## Given data
·····

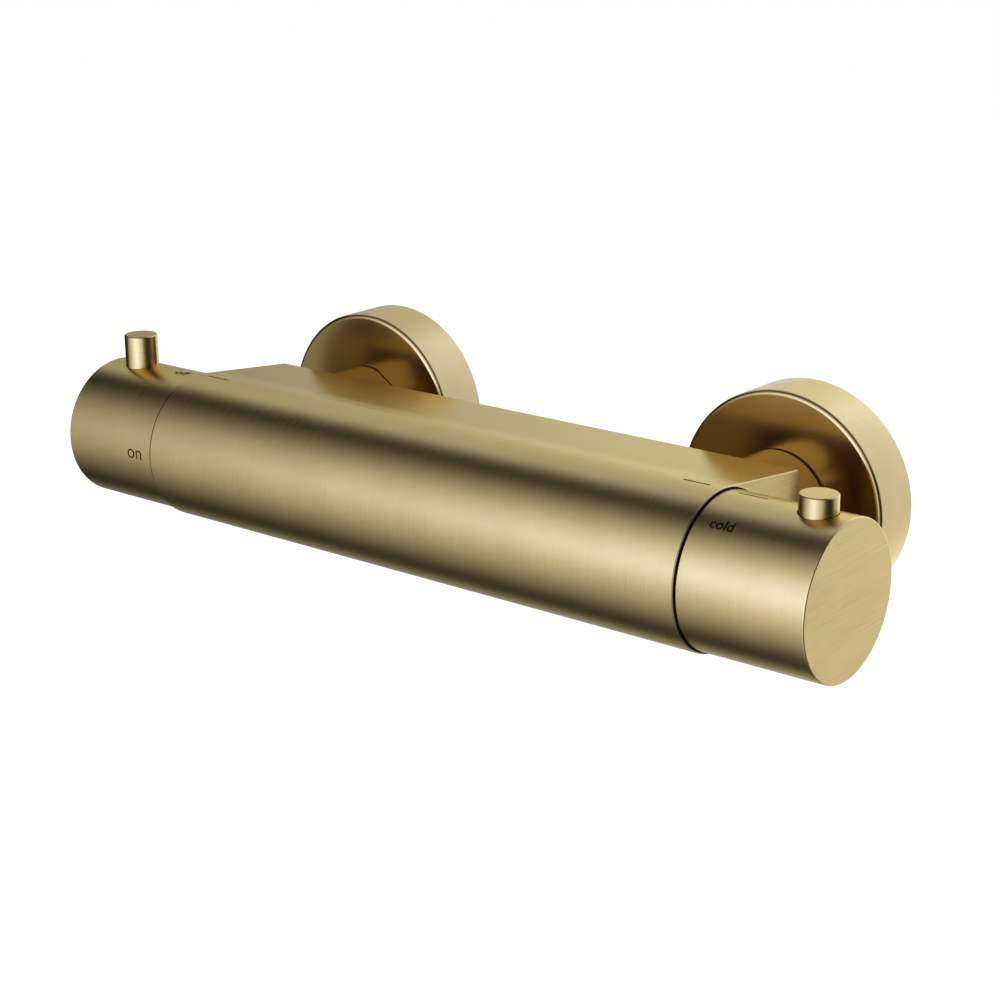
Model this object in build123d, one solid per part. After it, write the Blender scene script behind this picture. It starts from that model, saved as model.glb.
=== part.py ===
from build123d import *
import math
import os

# Wall-mounted thermostatic shower mixer, in millimetres.
# The row's origin is on the wall, midway between the two wall threads.
# +X runs along the bar to the temperature handle, +Y goes into the wall, +Z is up.
# The pieces are drawn about the bar's own axis and moved to the wall at the end.

# Where the bar hangs
inlet_spacing = 150.0
wall_distance = 71.5
eccentric_offset = 7.5

# Bar body
body_length = 185.0
body_radius = 21.5
block_depth = 36.5
block_rear_height = 35.0
block_corner_radius = 1.2
body_edge_chamfer = 0.25

# Handles
handle_length = 36.0
handle_radius = 20.8
handle_wall = 2.5
handle_end_wall = 3.8
handle_edge_round = 0.45
handle_joint_chamfer = 0.1
flow_gap = 0.3
temperature_gap = 0.5
glide_ring_bore_radius = 17.8

# Lever pin and stop button
pin_radius = 4.95
pin_rise = 9.2
pin_from_end = 11.2
pin_shank_radius = 2.95
pin_shank_length = 5.0
button_radius = 4.95
button_rise = 4.7
button_from_end = 9.3
button_travel = 2.5
button_foot_length = 10.0
button_foot_width = 13.0
button_foot_thickness = 1.5
catch_leg_width = 5.0
catch_leg_thickness = 1.8
post_edge_chamfer = 0.25

# Fits
running_clearance = 0.05
slip_clearance = 0.1
thread_clearance = 0.1
seat_gap = 0.3
cut_margin = 1.0

# Thermostatic cartridge
cartridge_radius = 14.4
cartridge_length = 54.0
cartridge_wall = 2.4
cartridge_end_wall = 2.0
cartridge_nose_wall = 3.0
nose_radius = 9.0
nose_length = 20.0
lock_nut_thread_radius = 16.0
lock_nut_thread_length = 8.5
lock_nut_lip = 3.0
lock_nut_across_flats = 30.0
lock_nut_head = 4.0
lock_nut_bore_radius = 12.0
mix_outlet_radius = 6.0
port_window = 5.0
port_window_width = 12.0
port_groove_depth = 1.4
port_groove_extra = 2.0
spindle_radius = 5.0
spindle_flange_radius = 8.0
spindle_flange = 2.4
spindle_screw_radius = 4.0
spindle_screw_length = 12.5
carrier_radius = 9.0
carrier_length = 15.0
carrier_room = 2.5
carrier_nut = 5.0
carrier_wall = 2.0
carrier_lip = 1.0
carrier_lip_radius = 5.0
plunger_thickness = 1.9
element_bulb_radius = 5.5
element_bulb_length = 16.0
element_collar_radius = 8.0
element_collar = 2.0
element_neck_radius = 4.0
element_neck = 6.0
element_piston_radius = 1.75
element_piston_reach = 2.0
shuttle_wall = 1.5
shuttle_length = 17.0
shuttle_web = 2.0
shuttle_window_radius = 2.0
shuttle_windows = 4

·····

Go through the material above line by line and copy it exactly.

## Final answer
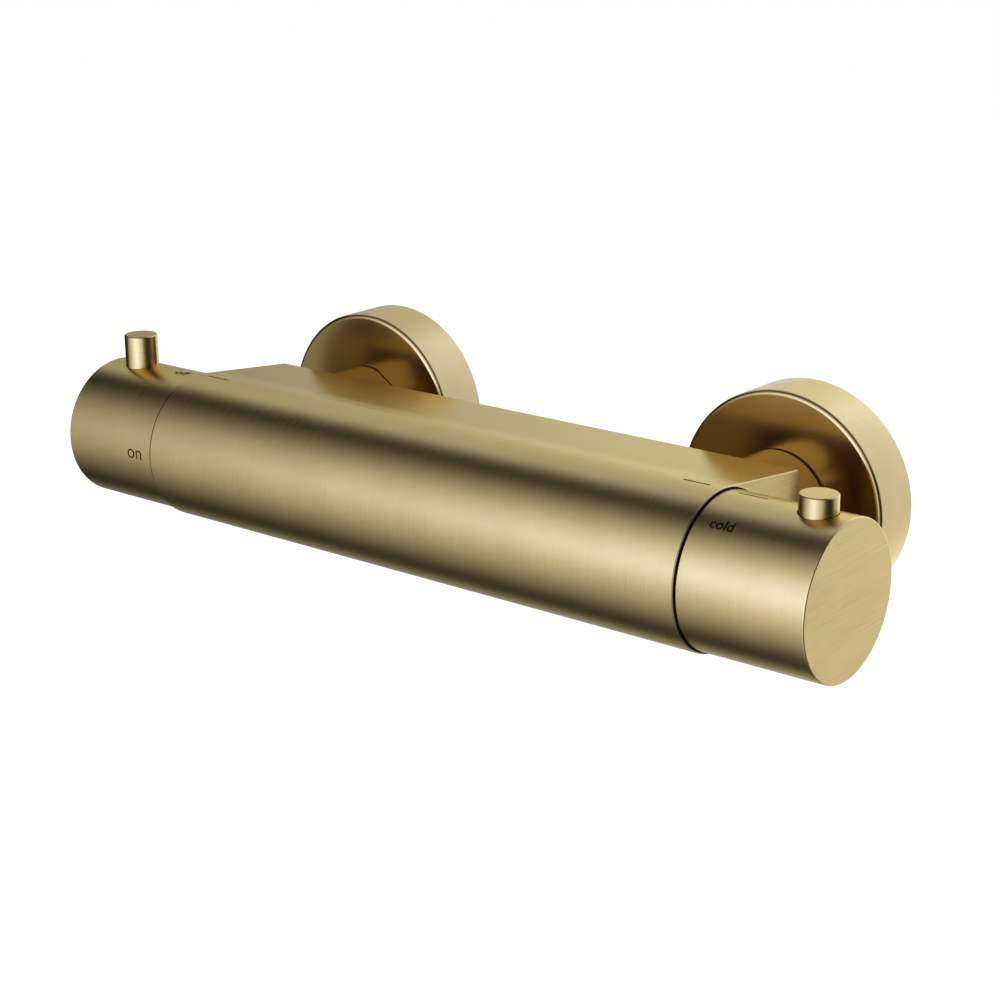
Model this object in build123d, one solid per part. After it, write the Blender scene script behind this picture. It starts from that model, saved as model.glb.
=== part.py ===
from build123d import *
import math
import os

# Wall-mounted thermostatic shower mixer, in millimetres.
# The row's origin is on the wall, midway between the two wall threads.
# +X runs along the bar to the temperature handle, +Y goes into the wall, +Z is up.
# The pieces are drawn about the bar's own axis and moved to the wall at the end.

# Where the bar hangs
inlet_spacing = 150.0
wall_distance = 71.5
eccentric_offset = 7.5

# Bar body
body_length = 185.0
body_radius = 21.5
block_depth = 36.5
block_rear_height = 35.0
block_corner_radius = 1.2
body_edge_chamfer = 0.25

# Handles
handle_length = 36.0
handle_radius = 20.8
handle_wall = 2.5
handle_end_wall = 3.8
handle_edge_round = 0.45
handle_joint_chamfer = 0.1
flow_gap = 0.3
temperature_gap = 0.5
glide_ring_bore_radius = 17.8

# Lever pin and stop button
pin_radius = 4.95
pin_rise = 9.2
pin_from_end = 11.2
pin_shank_radius = 2.95
pin_shank_length = 5.0
button_radius = 4.95
button_rise = 4.7
button_from_end = 9.3
button_travel = 2.5
button_foot_length = 10.0
button_foot_width = 13.0
button_foot_thickness = 1.5
catch_leg_width = 5.0
catch_leg_thickness = 1.8
post_edge_chamfer = 0.25

# Fits
running_clearance = 0.05
slip_clearance = 0.1
thread_clearance = 0.1
seat_gap = 0.3
cut_margin = 1.0

# Thermostatic cartridge
cartridge_radius = 14.4
cartridge_length = 54.0
cartridge_wall = 2.4
cartridge_end_wall = 2.0
cartridge_nose_wall = 3.0
nose_radius = 9.0
nose_length = 20.0
lock_nut_thread_radius = 16.0
lock_nut_thread_length = 8.5
lock_nut_lip = 3.0
lock_nut_across_flats = 30.0
lock_nut_head = 4.0
lock_nut_bore_radius = 12.0
mix_outlet_radius = 6.0
port_window = 5.0
port_window_width = 12.0
port_groove_depth = 1.4
port_groove_extra = 2.0
spindle_radius = 5.0
spindle_flange_radius = 8.0
spindle_flange = 2.4
spindle_screw_radius = 4.0
spindle_screw_length = 12.5
carrier_radius = 9.0
carrier_length = 15.0
carrier_room = 2.5
carrier_nut = 5.0
carrier_wall = 2.0
carrier_lip = 1.0
carrier_lip_radius = 5.0
plunger_thickness = 1.9
element_bulb_radius = 5.5
element_bulb_length = 16.0
element_collar_radius = 8.0
element_collar = 2.0
element_neck_radius = 4.0
element_neck = 6.0
element_piston_radius = 1.75
element_piston_reach = 2.0
shuttle_wall = 1.5
shuttle_length = 17.0
shuttle_web = 2.0
shuttle_window_radius = 2.0
shuttle_windows = 4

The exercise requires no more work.